The Executive Yuan approved a draft of the Aboriginal Autonomy Act on September 23, 2010, and sent it to the Legislative Yuan for review. According to Premier Wu Den-yih, Aborigine self-rule will operate under a “Three-No Preamble”.

 

According to reports, this “Three-No Preamble” includes: No change to the current geographical jurisdiction of local governments, no change in the present vested powers accorded to local authorities, and no change to the rights and benefits of non-aborigine residents residing in self-rule regions.

 

A spokesperson of Indigenous Peoples Action Coalition of Taiwan (IPACT) spoke ardently against the Cabinet-approved draft of Aboriginal Autonomy Act as being merely hot air and showmanship and devoid of substance to the point of demeaning Aborigines, and pointed out that its unveiling was purposely timed ahead of December’s elections to get votes.

 

IPACT’s dissatisfaction with the new draft was evident and on display when delegates convened at the front of the Executive Yuan the day the draft was sent out and protested ardently against it.

 

“Aborigine self-autonomy must be real and legitimate!” PCT Indigenous Ministry Committee Secretary and IPACT CEO Rev. Omi Wilang said. This draft not only disrespects Aborigines, but also runs counter to Aboriginal Basic Act.

 

“This is an outright illusive self-autonomy law!” Icyang Parod said, echoing Omi Wilang’s sentiments. He is a DPP candidate for Taipei City’s year-end elections former President of Council of Indigenous Peoples. He offered his analysis of the “Three-No Preamble” to prove his point.

 

Icyang Parod explained that, first, the new policy would require all plans involving the creation of autonomous regions to obtain approval from tribal leaders and city or township councils.
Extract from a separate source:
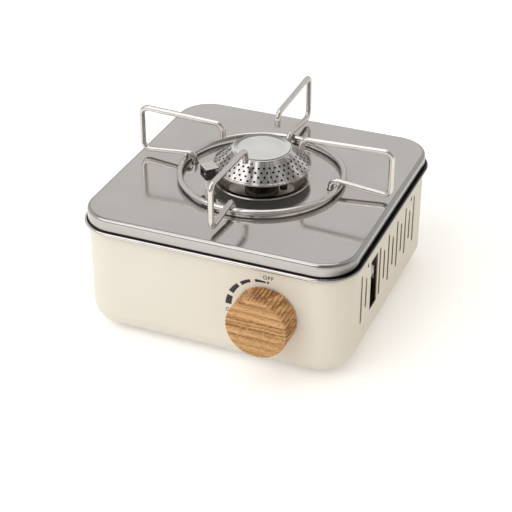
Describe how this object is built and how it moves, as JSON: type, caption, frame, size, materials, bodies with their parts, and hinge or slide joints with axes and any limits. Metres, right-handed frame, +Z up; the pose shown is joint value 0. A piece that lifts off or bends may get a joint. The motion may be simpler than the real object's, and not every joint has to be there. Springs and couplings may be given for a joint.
{
  "type": "butane cassette stove",
  "caption": "Compact square tabletop gas stove: cream steel tub, polished top plate, perforated cone burner, lift-off wire pan support and ribbed wooden gas knob.",
  "frame": {"origin": "on the table under the burner axis, at the centre of the square tub", "axes": "+Z up, +X to the right of someone facing the knob, front (knob side) at -Y"},
  "size_m": [0.205, 0.2201, 0.1354],
  "materials": {
    "enamel": "satin cream enamel",
    "plate_steel": "polished, faintly brushed stainless sheet",
    "bright_trim": "bright plated",
    "wire_steel": "polished stainless wire",
    "burner_steel": "bright drawn sheet",
    "cap_steel": "satin pale coating",
    "bowl_steel": "dark enamel",
    "hood_steel": "satin sheet",
    "ceramic": "glazed white",
    "wood": "oiled straight-grained wood",
    "zinc": "as cast",
    "brass": "machined",
    "copper_pipe": "drawn tube",
    "sheet": "zinc-plated sheet",
    "fastener": "plated",
    "black_rubber": "matt",
    "nylon": "moulded",
    "piezo_plastic": "moulded",
    "red_plastic": "moulded",
    "silicone": "sleeving"
  },
  "bodies": {
    "stove": {"body_shell": "enamel", "top_plate": "plate_steel", "rim_bead": "bright_trim", "rubber_feet": "black_rubber", "plate_clips": "fastener", "drip_bowl": "bowl_steel", "mixing_tube": "zinc", "burner_screws": "fastener", "burner_base": "burner_steel", "burner_skirt": "burner_steel", "burner_cap": "cap_steel", "regulator_body": "zinc", "regulator_cover": "zinc", "regulator_screws": "fastener", "can_inlet": "brass", "inlet_seal": "black_rubber", "gas_pipe": "copper_pipe", "gas_jet": "brass", "can_holder_plate": "sheet", "holder_screws": "fastener", "cradle_rail": "sheet", "rail_fixings": "fastener", "heat_shield": "sheet", "shield_fixings": "fastener", "lever_pin": "fastener", "spindle_bush": "nylon", "piezo_body": "piezo_plastic", "piezo_bracket": "sheet", "bracket_screw": "fastener", "ignition_wire": "silicone", "wire_clip": "nylon", "spark_insulator": "ceramic", "spark_rod": "fastener", "spark_hood": "hood_steel"},
    "pan_support": {"support_ring": "wire_steel", "pot_support_right": "wire_steel", "pot_support_back": "wire_steel", "pot_support_left": "wire_steel", "pot_support_front": "wire_steel", "support_welds": "wire_steel"},
    "knob": {"knob": "wood", "knob_insert": "nylon", "spindle": "brass", "trip_cam": "nylon"},
    "plunger": {"piezo_plunger": "red_plastic"},
    "lever": {"lock_lever": "wire_steel", "drive_pin": "fastener"},
    "cradle": {"can_cradle": "sheet"}
  },
  "joints": [
    {"name": "pan_support_lift", "type": "slide", "parent": "stove", "child": "pan_support", "axis": [0, 0, 1], "range_m": [0, 0.04]},
    {"name": "knob_turn", "type": "hinge", "parent": "stove", "child": "knob", "pos_m": [0.0437, -0.108, 0.0471], "axis": [0, -1, 0], "range_deg": [0, 110]},
    {"name": "plunger_push", "type": "slide", "parent": "stove", "child": "plunger", "axis": [0, 0, 1], "range_m": [0, 0.005]},
    {"name": "cradle_slide", "type": "slide", "parent": "stove", "child": "cradle", "axis": [0, -1, 0], "range_m": [0, 0.007]},
    {"name": "lever_turn", "type": "hinge", "parent": "stove", "child": "lever", "pos_m": [0.0946, -0.07, 0.054], "axis": [-1, 0, 0], "range_deg": [0, 34]}
  ],
  "couplings": [
    {"joint": "plunger_push", "follows": "knob_turn", "m_per_rad": 0.002604},
    {"joint": "lever_turn", "follows": "cradle_slide", "rad_per_m": 84.5}
  ]
}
Since Aborigines live side-by-side with Han people in most townships and Han people outnumber Aborigines, passing such a motion will undoubtedly be an uphill battle.

 

Second, the draft passed by the Executive Yuan doesn’t give Aborigines real autonomy as it fails to grant them independent judicial and policing powers. These powers, even if they were to be granted to some extent to self-rule areas, wouldn’t overrule or replace existing powers granted to local authorities, creating much overlap and muzzling Aborigine self-rule.

 

Third, the draft doesn’t require the national government to allot funds to self-governing Aborigine entities as it is usually the case with lower levels of  government, such as cities and counties, even though there are old policies requiring it to do so.

 

“Just think about it – what can local governments do if you strip them of national funding? They are basically broke without federal government transfer funding.”